Speaking of fun: a highlight of Russian Literature Week was seeing translator friends. And it was particularly fun to see Katherine Dovlatov after reading Pushkin Hills, her translation of Sergei Dovlatov’s Заповедник. I read the first half of Pushkin Hills on a non-fun JetBlue flight last summer. But if ever there was a perfect book for a delayed flight on a stifling plane, this is it. Pushkin Hills tells, in first-person narrative, the story of one Boris Alikhanov, who has marital troubles as well as a job as a tour guide at the Pushkin Hills Preserve. Although I will always prefer the first half of the book—for its focus on the wonderful absurdity of working at a place dedicated to Pushkin (Our Everything!)—I came to appreciate the second half more. The novel’s second act includes a visit from Alikhanov’s wife and a visit to a KGB officer. Dovlatov’s humor felt absolutely perfect on that hot, tardy plane, thanks to, of course, a very funny original plus, of course, Katya Dovlatov’s translation, which renders her father’s short sentences into funny, colloquial English that reads beautifully. (Let me just say: that is not easy.) I think Katya succeeded so well because, as she notes in this Paris Review interview, she read the Russian out loud and then tried things out in English, “to keep the same musicality, the same tone.” She made lots of bang-up word choices, like scrud and booze-up, that capture the feel of her father’s novel and keep the text lively. And keep me laughing. No easy feat on a late airplane, particularly for a book I first read and enjoyed in Russian. Pushkin Hills was published in the U.S. by Counterpoint Press and in the U.K. by Alma Classics. Also of interest: Marisa Robertson-Textor’s “All Dovlatov’s Children: Recent Soviet Émigré Literature.”

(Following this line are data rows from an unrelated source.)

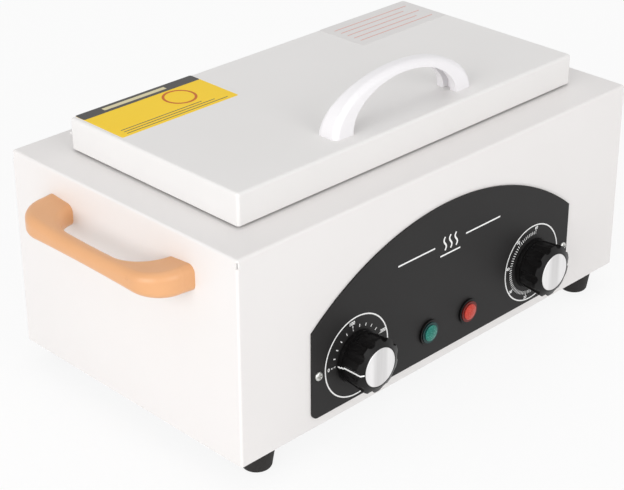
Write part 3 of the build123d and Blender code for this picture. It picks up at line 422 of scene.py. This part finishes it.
# %% [markdown]
# ## Signal lamps
# The lenses are coloured acrylic. Light that enters the dome comes back from the facets below it and
# sparkles, while the rim stands over the dark holder and stays deep. Real glass in a render would
# need that holder lit from inside, so the look is painted: a step in the distance from the lamp's
# axis parts dome and rim, and small cells stand for the facets.

# %% Lens finish
def lens(name, x, deep, pale, spark, dome_edge=4.8 * mm, rim_start=5.6 * mm):
    """Painted light and shade: pale on the dome and deep on the rim, by the distance
    sqrt(dx * dx + dz * dz) from the lamp's axis. spark is a painted glint near the points of the
    facets."""
    acrylic = Finish(name, Specular_IOR_Level=0.3)
    dx, dz = acrylic.axis("X") - x, acrylic.axis("Z") - lamp_z
    distance = acrylic.math("SQRT", dx * dx + dz * dz)
    rim = acrylic.remap(distance, dome_edge, rim_start, way="SMOOTHSTEP")
    frost = acrylic.noise(scale=700.0, detail=3.0)
    facet = acrylic.cells(scale=1100.0, out="Distance")
    glint = acrylic.remap(facet, 0.42, 0.12)
    dome = acrylic.blend(glint * 0.8, pale, spark)
    acrylic.feed(
        Base_Color=acrylic.blend(rim, dome, deep),
        Roughness=0.14 + frost * 0.12,
        Normal=acrylic.bump(frost + facet * 0.5, distance=0.00004, strength=0.6))
    return acrylic.material


green_lens = lens(
    "green_acrylic", green_lamp_x, deep=linear(8, 54, 54), pale=linear(8, 114, 100),
    spark=linear(80, 176, 160))
red_lens = lens(
    "red_acrylic", red_lamp_x, deep=linear(104, 24, 18), pale=linear(190, 52, 36),
    spark=linear(214, 98, 80))
print("lenses made:", green_lens.name, red_lens.name)

# %% [markdown]
# ## Giving each solid its finish
# Each solid could get its finish in a line of its own, but one table shows at once which solids share
# a finish, and the line below it prints any solid that was left out.

# %% Finish of every solid
finish_of = {
    casing_paint: ["outer_casing"],
    lid_paint: ["lid_shell"],
    panel_paint: ["control_panel"],
    base_zinc: ["base_plate"],
    shield_zinc: ["heat_shield"],
    screw_zinc: [
        "base_screws", "foot_screws", "foot_nuts", "thermostat_nut", "timer_nut", "handle_screws",
        "terminal_screws", "lid_handle_screws", "panel_screws"],
    foot_rubber: ["foot_front_left", "foot_front_right", "foot_rear_left", "foot_rear_right"],
    knob_plastic: ["thermostat_knob", "timer_knob", "green_lamp_holder", "red_lamp_holder"],
    left_cap_metal: ["thermostat_knob_cap"],
    right_cap_metal: ["timer_knob_cap"],
    pin_steel: ["thermostat_spindle", "timer_spindle", "left_hinge_pin", "right_hinge_pin"],
    fitting_plastic: [
        "thermostat_body", "timer_body", "lamp_nuts", "thermal_cutout", "cable_gland", "gland_nut"],
    copper: ["thermostat_probe"],
    green_lens: ["green_lamp_lens"],
    red_lens: ["red_lamp_lens"],
    handle_tan: ["left_handle", "right_handle"],
    handle_white: ["lid_handle"],
    stainless: ["chamber_liner", "instrument_tray", "element_clamps", "lid_inner_pan"],
    element_sheath: ["heating_element"],
    blanket_wool: ["chamber_insulation", "lid_insulation"],
    block_porcelain: ["terminal_block"],
    seal_rubber: ["lid_seal"],
    hinge_paint: [
        "left_hinge_base_leaf", "right_hinge_base_leaf", "left_hinge_lid_leaf",
        "right_hinge_lid_leaf", "hinge_base_screws", "hinge_lid_screws"],
}
finished = set()
for material, names in finish_of.items():
    for name in names:
        solids[name].data.materials.clear()
        solids[name].data.materials.append(material)
        finished.add(name)
print(len(finished), "solids finished, left over:", sorted(set(solids) - finished))

# %% [markdown]
# ## Surfaces from arrays
# What is printed or stuck on is a thin piece of its own. An image on the paint would blur and have
# no thickness, so each piece is a list of cross-sections carried along a path. They are held in one
# array of shape (sections, points, 3) and joined by four-sided faces.

# %% A piece from points and faces
def add_piece(name, points, faces, material, body):
    """One piece of the scene. It rides on a body of the machine and moves with it."""
    mesh = bpy.data.meshes.new(name)
    mesh.from_pydata(points.reshape(-1, 3).tolist(), [], faces)
    mesh.materials.append(material)
    piece = bpy.data.objects.new(name, mesh)
    bpy.context.scene.collection.objects.link(piece)
    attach(piece, body)
    return piece

# %% A closed skin from an array of sections
def skin(name, sections, material, body, looped=False):
    """Faces join point j of section i to point j + 1 of section i + 1. Unless the path is looped,
    the first and the last section close it as its ends."""
    count, around, _ = sections.shape
    i = np.arange(count if looped else count - 1)[:, None]
    j = np.arange(around)[None, :]
    next_i, next_j = (i + 1) % count, (j + 1) % around
    quads = np.stack([
        i * around + j, i * around + next_j, next_i * around + next_j, next_i * around + j], -1)
    faces = quads.reshape(-1, 4).tolist()
    if not looped:
        faces.append(list(range(around))[::-1])
        faces.append(list(range((count - 1) * around, count * around)))
    return add_piece(name, sections, faces, material, body)

# %% A flat band on the panel
ink_lift = 0.05 * mm


def ribbon(path, width):
    """The path is (n, 2) points of x and z. The band reaches half its width to both sides of it,
    from the panel's face to the ink's front. Returns its (n, 4, 3) sections."""
    along = np.gradient(path, axis=0)
    along /= np.linalg.norm(along, axis=1, keepdims=True)
    side = np.stack([along[:, 1], -along[:, 0]], -1) * width / 2
    left, right = path + side, path - side
    ink_front = panel_face - ink_lift
    corners = [(left, panel_face), (left, ink_front), (right, ink_front), (right, panel_face)]
    return np.stack([np.stack([p[:, 0], np.full(len(p), y), p[:, 1]], -1) for p, y in corners], 1)


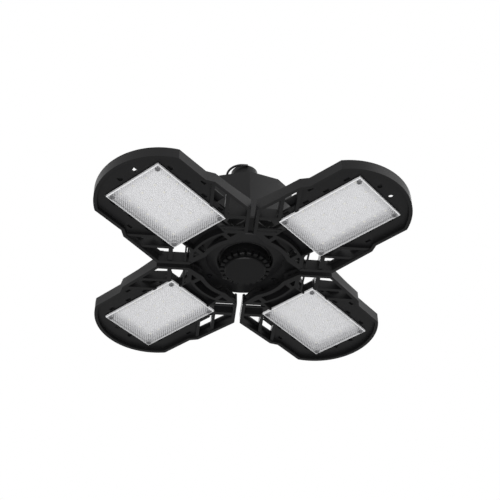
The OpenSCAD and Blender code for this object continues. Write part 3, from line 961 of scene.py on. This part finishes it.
@dataclass
class Leaf(Assembly):
    """One lamp leaf. Its own axes run outward along X, with the lens faces in the plane z = 0."""

    body: Body = field(init=False)
    local: Matrix = field(init=False)
    number: int = 1
    frame_edges: EdgeWork = EdgeWork()
    backing_edges: EdgeWork = EdgeWork(0.15 * MM, shortest=0.3 * MM)
    board_edges: EdgeWork = EdgeWork(0.15 * MM)
    panel_edges: EdgeWork = EdgeWork(0.25 * MM)
    screw_edges: EdgeWork = EdgeWork(0.2 * MM)
    pin_edges: EdgeWork = EdgeWork(0.3 * MM)

    # The field of prisms on the lens plate, in prisms along and across it
    plate: Plate = LENS_PLATE
    cell: float = PRISM_PITCH
    cells: tuple[int, int] = (64, 44)
    corner_cells: int = 4
    prism_depth: float = 0.4 * MM
    face_normal: float = -0.99
    face_within: float = 0.01 * MM

    # The domes on the lamps of the board, which are cut flat at a share of their rise
    lamp_grid: tuple[int, int] = (7, 4)
    lamp_first: Point = (70.5 * MM, -21.85 * MM)
    lamp_pitch: Point = (10.9 * MM, 14.567 * MM)
    lamp_face: float = 6.0 * MM
    dome_radius: float = 1.15 * MM
    dome_rise: float = 0.3 * MM
    dome_cut: float = 0.4
    dome_segments: tuple[int, int] = (16, 8)

    # What closes the floor's slots from behind, in millimetres: strips and webs on both sides,
    # and two blocks behind the holes of the tip
    strips: tuple[tuple[Corner, Corner], ...] = (
        ((66, 30.2, 5.0), (140, 34.2, 5.5)),
        ((100.5, 39.8, 5.0), (107.5, 43.6, 5.5)),
        ((76, 31, 7.6), (93, 40.3, 9.1)),
        ((44.3, 19.8, 5.0), (48.6, 25.2, 6.4)),
    )
    web: tuple[Point, ...] = (
        (35.2, 17), (35.6, 22.5), (36.6, 27), (37.6, 33),
        (40.8, 36.8), (43, 36), (43, 14), (40, 14),
    )
    web_depth: Point = (7.5, 9.0)
    tip_blocks: tuple[tuple[Corner, Corner], ...] = (
        ((146.5, -13, 5.0), (156, -2, 9.4)),
        ((151.6, -2.2, 5.0), (156, 14, 9.4)),
    )

    def __post_init__(self) -> None:
        """Work out the leaf's axes and body from its number."""
        turn = Matrix.Rotation(math.radians(QUARTER_TURN * (self.number - 1)), 4, "Z")
        self.local = FACE_AXES @ turn
        self.body = Body(self.own("leaf"))

    def own(self, name: str) -> str:
        """A name with the leaf's number."""
        return f"{name}_{self.number}"

    def build(self) -> None:
        """Make the leaf's pieces."""
        self.cover("leaf_frame", "leaf_shell", BLACK, self.frame_edges)
        self.backing()
        self.lens()
        self.cover("led_board", "lamp_board", WHITE_BOARD, self.board_edges)
        self.lamps()
        self.cover("solar_panel", "solar_cells", CELL, self.panel_edges)
        self.cover("lens_screws", "ring_screws", RING, self.screw_edges)
        self.cover("hinge_pin", "pin", BLACKENED, self.pin_edges)

    def cover(self, node: str, name: str, finish: Finish, work: EdgeWork) -> None:
        """Stand a copy with rounded edges in for one of the leaf's own solids.

        Args:
            node: The solid's node, without the leaf's number.
            name: The new piece's name, without the leaf's number.
            finish: The piece's finish.
            work: How its edges are rounded.
        """
        self.softened(self.own(node), self.own(name), finish, work)

    def backing(self) -> None:
        """Close the slots of the floor from behind and set the blocks behind the tip."""
        bm = bmesh.new()
        for side in (-1, 1):
            for (r0, t0, z0), (r1, t1, z1) in self.strips:
                left, right = sorted((side * t0, side * t1))
                block(bm, (r0, left, z0), (r1, right, z1))
            prism(bm, [(r, side * t) for r, t in self.web], *self.web_depth)
        for low, high in self.tip_blocks:
            block(bm, low, high)
        self.moulded(self.own("leaf_backing"), bm, self.backing_edges)

    def lens(self) -> None:
        """Replace the flat face of the lens plate by a field of small square prisms."""
        node = self.own("lens")
        bm = self.solid(node, self.frame_edges)
        outer = [
            f for f in bm.faces
            if f.normal.z < self.face_normal and abs(f.calc_center_median().z) < self.face_within
        ]
        bmesh.ops.delete(bm, geom=outer, context="FACES_ONLY")
        rim = [e for e in bm.edges if len(e.link_faces) == 1]
        rim += self._prisms(bm)
        bmesh.ops.triangle_fill(bm, edges=rim, use_beauty=True, normal=(0, 0, -1))
        bmesh.ops.recalc_face_normals(bm, faces=bm.faces)
        for face in bm.faces:
            face.smooth = False
        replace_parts(self.piece(self.own("prism_lens"), bm, LENS), node)

    def _prisms(self, bm: BMesh) -> list[BMEdge]:
        """Add the field of prisms, whose crests lie in the plane of the plate's face.

        Args:
            bm: The lens plate's mesh.

        Returns:
            The edges round the field.
        """
        nx, ny = self.cells
        length = self.plate.end - self.plate.start
        x0 = self.plate.start + (length - nx * self.cell) / 2
        y0 = -ny * self.cell / 2
        verts: dict[tuple[int, int], BMVert] = {}
        for i in range(nx + 1):
            for j in range(ny + 1):
                around = [self._kept(i - a, j - b) for a in (0, 1) for b in (0, 1)]
                if any(around):
                    low = all(around) and (i + j) % 2
                    z = self.prism_depth if low else 0.0
                    verts[i, j] = bm.verts.new((x0 + i * self.cell, y0 + j * self.cell, z))
        faces = []
        for i in range(nx):
            for j in range(ny):
                if self._kept(i, j):
                    a, b, c, d = verts[i, j], verts[i, j + 1], verts[i + 1, j + 1], verts[i + 1, j]
                    halves = ((a, b, d), (b, c, d)) if (i + j) % 2 == 0 else ((a, b, c), (a, c, d))
                    faces += [bm.faces.new(h) for h in halves]
        return list({e for f in faces for e in f.edges if len(e.link_faces) == 1})

    def _kept(self, i: int, j: int) -> bool:
        """Tell whether a cell belongs to the field, which spares the corners for the screws.

        Args:
            i: The cell's number along the plate.
            j: Its number across the plate.

        Returns:
            Whether it does.
        """
        nx, ny = self.cells
        inside = 0 <= i < nx and 0 <= j < ny
        corner = max(min(i, nx - 1 - i), min(j, ny - 1 - j)) < self.corner_cells
        return inside and not corner

    def lamps(self) -> None:
        """Add the domes of yellow silicone on the lamps of the board."""
        bm = bmesh.new()
        radius, rise = self.dome_radius, self.dome_rise
        top = self.lamp_face + self.dome_cut * rise
        for i in range(self.lamp_grid[0]):
            for j in range(self.lamp_grid[1]):
                centre = Vector((
                    self.lamp_first[0] + i * self.lamp_pitch[0],
                    self.lamp_first[1] + j * self.lamp_pitch[1],
                    self.lamp_face,
                ))
                shape = Matrix.Translation(centre) @ Matrix.Diagonal((radius, radius, rise, 1.0))
                made = bmesh.ops.create_uvsphere(
                    bm, u_segments=self.dome_segments[0], v_segments=self.dome_segments[1],
                    radius=1.0, matrix=shape,
                )
                for vert in made["verts"]:
                    vert.co.z = min(vert.co.z, top)
        for face in bm.faces:
            face.smooth = True
        self.piece(self.own("lamp_domes"), bm, GLOW)


def direction(azimuth: float, elevation: float) -> Vector:
    """Find the direction in which something is seen.

    Args:
        azimuth: Its angle round the Z axis, from -Y towards +X.
        elevation: Its angle above the horizon.

    Returns:
        The unit vector towards it.
    """
    a, e = math.radians(azimuth), math.radians(elevation)
    return Vector((math.sin(a) * math.cos(e), -math.cos(a) * math.cos(e), math.sin(e)))


@dataclass(frozen=True)
class Softbox:
    """A square studio lamp that is aimed at the middle of the light. Its power is in watts."""

    name: str
    azimuth: float
    elevation: float
    distance: float
    side: float
    power: float

    def build(self, aim: Vector) -> None:
        """Hang the lamp and turn it.

        Args:
            aim: The point that it is aimed at.
        """
        lamp = bpy.data.lights.new(self.name, "AREA")
        lamp.shape = "SQUARE"
        lamp.size = self.side
        lamp.energy = self.power
        obj = put(self.name, lamp)
        obj.location = aim + self.distance * direction(self.azimuth, self.elevation)
        obj.rotation_euler = (aim - obj.location).to_track_quat("-Z", "Y").to_euler()


@dataclass
class Studio:
    """Camera, lamps, floor and surroundings."""

    # The camera, as the photograph was taken: its sensor is in millimetres, and the focal length,
    # the frame's side and the point where it looks at the aim are in pixels of the photograph
    azimuth: float = 39.2
    elevation: float = -39.91
    roll: float = -0.38
    distance: float = 0.988
    near: float = 0.05
    focal_px: float = 1112.0
    frame_px: float = 500.0
    centre_px: Point = (245.0, 269.3)
    sensor: float = 36.0
    aim: Corner = (0.0, 0.0, -NECK_HEIGHT)

    # The floor, the strength of the light from all round, and the lamps
    floor_z: float = -1.9
    floor_half: float = 14.0
    sky: float = 0.5
    lamps: tuple[Softbox, ...] = (
        Softbox("key", azimuth=30.0, elevation=-56.0, distance=1.7, side=1.3, power=27.0),
        Softbox("side", azimuth=100.0, elevation=16.0, distance=1.2, side=0.8, power=8.2),
        Softbox("top", azimuth=210.0, elevation=58.0, distance=1.3, side=1.0, power=10.0),
    )

    def build(self) -> None:
        """Set the studio up."""
        self.camera()
        self.floor()
        self.surroundings()
        for lamp in self.lamps:
            lamp.build(Vector(self.aim))
        bpy.context.scene.view_settings.view_transform = "Standard"

    def camera(self) -> None:
        """Place the camera as the photograph was taken."""
        data = bpy.data.cameras.new("camera")
        data.sensor_width = self.sensor
        data.lens = self.focal_px * self.sensor / self.frame_px
        middle = self.frame_px / 2
        data.shift_x = (middle - self.centre_px[0]) / self.frame_px
        data.shift_y = (self.centre_px[1] - middle) / self.frame_px
        data.clip_start = self.near
        back = direction(self.azimuth, self.elevation)
        right = (-back).cross(Vector((0, 0, 1))).normalized()
        up = right.cross(-back)
        c, s = math.cos(math.radians(self.roll)), math.sin(math.radians(self.roll))
        axes = Matrix((c * right + s * up, c * up - s * right, back)).transposed()
        place = Vector(self.aim) + self.distance * back
        obj = put("camera", data)
        obj.matrix_world = Matrix.Translation(place) @ axes.to_4x4()
        bpy.context.scene.camera = obj

    def floor(self) -> None:
        """Lay the pale floor well below the light."""
        bm = bmesh.new()
        half = self.floor_half
        corners = ((-half, -half), (half, -half), (half, half), (-half, half))
        bm.faces.new([bm.verts.new((x, y, self.floor_z)) for x, y in corners])
        put_mesh("floor", bm, FLOOR)

    def surroundings(self) -> None:
        """Light the scene from all round, and show white to the camera and in reflections."""
        world = bpy.data.worlds.new("surroundings")
        bpy.context.scene.world = world
        world.use_nodes = True
        nodes = Nodes(world.node_tree)
        camera, glossy, through = (
            nodes.node("ShaderNodeLightPath", output=f"Is {ray} Ray")
            for ray in ("Camera", "Glossy", "Transmission")
        )
        seen = camera.most(glossy).most(through)
        background = world.node_tree.nodes["Background"]
        nodes.feed(background.inputs["Color"], (1.0, 1.0, 1.0, 1.0))
        nodes.feed(background.inputs["Strength"], self.sky + (1.0 - self.sky) * seen)


def main() -> None:
    """Build the light, then the studio round it."""
    logging.basicConfig(level=logging.INFO, format="%(name)s %(message)s")
    Hub().build()
    TwistCap().build()
    HangingLoop().build()
    SwitchButton().build()
    for number in LEAVES:
        Leaf(number=number).build()
    Studio().build()


if __name__ == "__main__":
    main()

Up Next: Back to the books, starting with Marina Stepnova’s Безбожный переулок (Italian Lessons) or Evgeny Vodolazkin’s Solovyov and Larionov. There are also lots more English-language translations and originals on the shelves, just waiting. I’m not sure, though, about Prilepin’s The Cloister… it might have won the Big Book last week, but after nearly 300 pages, The Cloister feels a little too big, a little too wordy, and a little too stuffed with, well, stuff that could have/should have been pared down a bit. Or a lot. But we’ll see.

Disclaimers: The usual, for knowing so many people in this post. Thank you to Dedalus Books for the copy of Before & During and Counterpoint Press for Pushkin Hills. Read Russia brought me to New York for Russian Literature Week.